Pyramid

Geometry & Measurement

A pyramid is a 3-D solid with a polygon base and triangular faces that meet at a single apex point.

Formula

V = \frac{1}{3} \times B \times h

Definition

A pyramid has a flat polygon base (like a square or triangle) and triangular sides that all come together at one point on top, called the apex. The Egyptian pyramids are famous square pyramids.

Example

A square pyramid with a base of $6$ m $\times$ $6$ m and height $4$ m: $V = (1/3) \times 36 \times 4 = 48$ m$^3$. It has $5$ faces ($1$ square $+ 4$ triangles), $8$ edges, and $5$ vertices.

Key Insight

Three identical square pyramids can be assembled into a cube.
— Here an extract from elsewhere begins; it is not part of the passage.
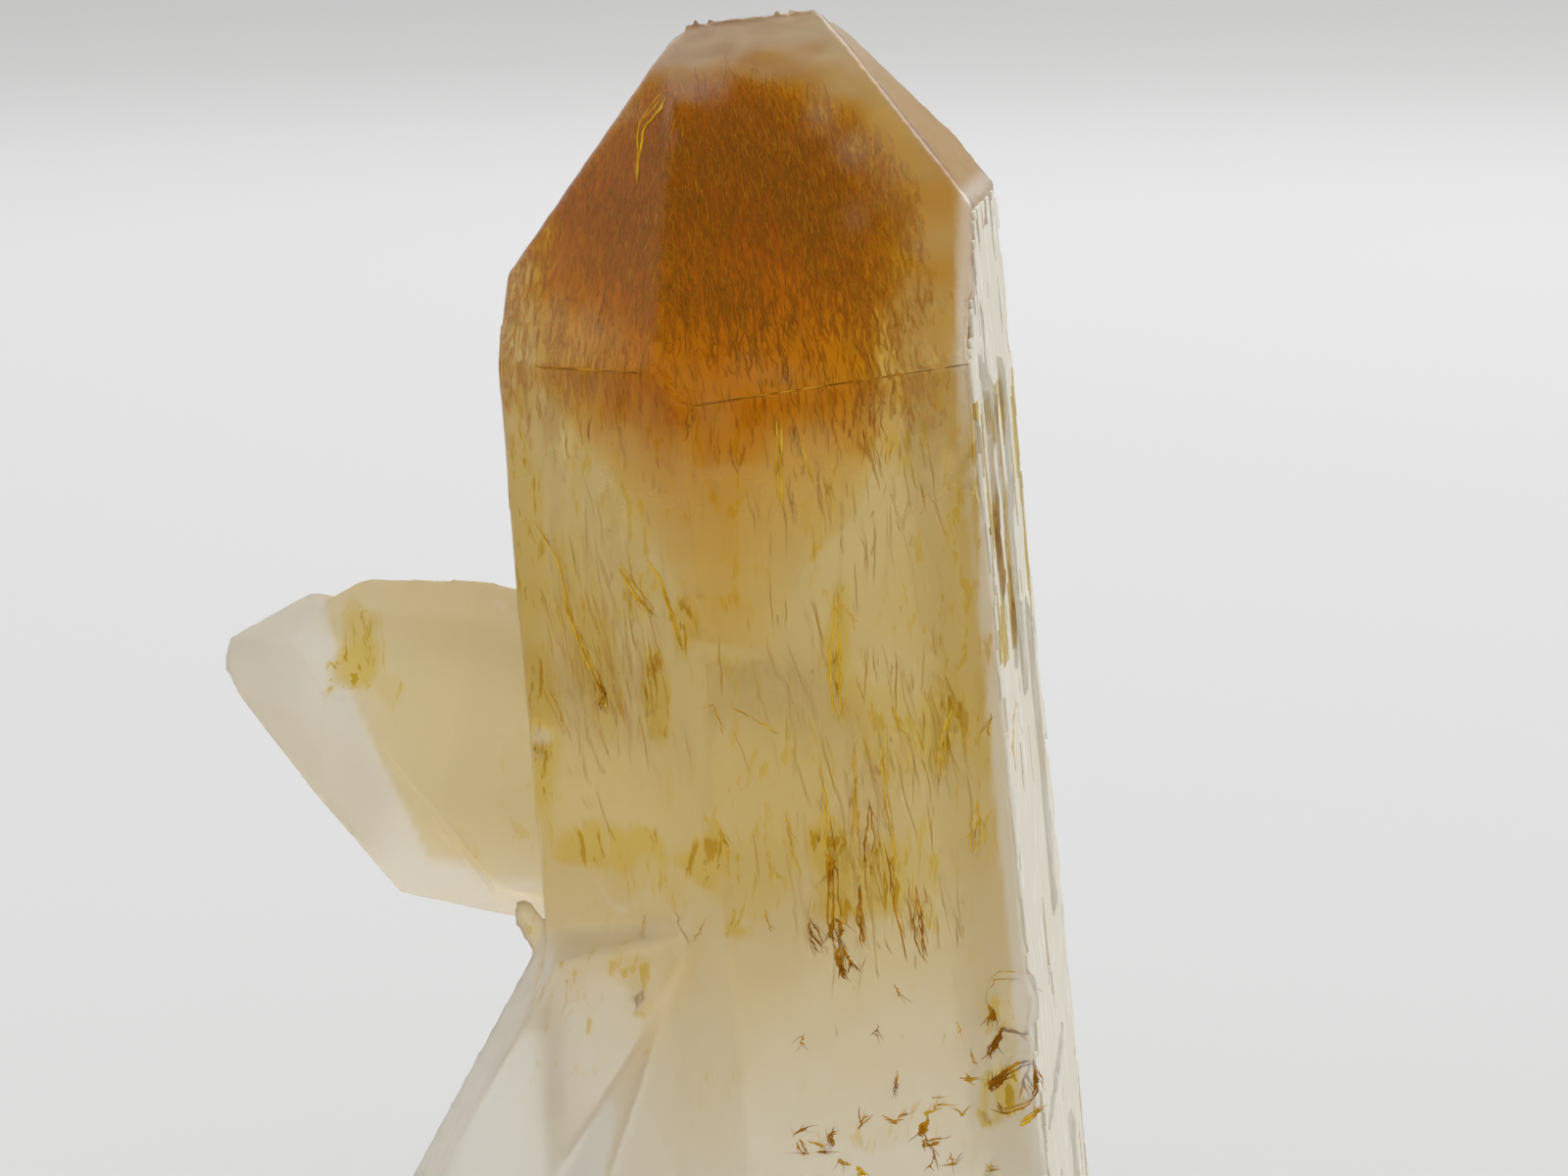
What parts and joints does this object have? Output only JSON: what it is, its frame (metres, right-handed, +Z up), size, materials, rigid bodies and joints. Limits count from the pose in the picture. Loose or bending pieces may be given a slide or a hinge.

This shows that a pyramid holds exactly $1/3$ as much as a prism with the same base and height, explaining where the $1/3$ in the volume formula comes from.

Definition

A pyramid has a polygonal base and triangular faces (called lateral faces) meeting at the apex. A right pyramid has its apex directly above the centroid of the base. Volume $V = (1/3)Bh$ where $B$ is the base area and $h$ is the perpendicular height. The slant height $l$ is the height of a lateral triangular face.

Example

Regular square pyramid with base side $8$ m and lateral edge $10$ m. Height $h = \sqrt{10^2 - (4\sqrt{2})^2} = \sqrt{100 - 32} = \sqrt{68} = 8.25$ m. $V = (1/3)(64)(8.25) = 176$ m$^3$.

Key Insight

Any pyramid can be divided into tetrahedra (triangular pyramids). The tetrahedron is the simplest pyramid and the simplest 3-D solid; all pyramids and polyhedra can be decomposed into tetrahedra, making the tetrahedron the 3-D analog of the triangle.

Definition

A pyramid is the convex hull of a polygon base $P$ and an apex point $A$ not in the plane of $P$. Volume $V = (1/3)\text{Area}(P)h$ is derived by integration: $V = \int_0^h \text{Area}(\text{cross-section at } z) \, dz$. Since the cross-section at height $z$ is a scaled version of $P$ with scale factor $(1 - z/h)$, its area is $\text{Area}(P)(1-z/h)^2$, and integrating gives $(1/3)\text{Area}(P)h$.

Example

A frustum (truncated pyramid) with base area $B_1$, top area $B_2$, height $h$: $V = (h/3)(B_1 + B_2 + \sqrt{B_1 B_2})$. Setting $B_2 = 0$ gives the pyramid formula; setting $B_1 = B_2$ gives the prism formula, showing the frustum generalizes both.

Key Insight

The Dehn invariant shows that not all solids with equal volume can be dissected into each other using finitely many polyhedral pieces. A cube and a regular tetrahedron of equal volume cannot be so related, a result that resolved Hilbert's third problem in 1900.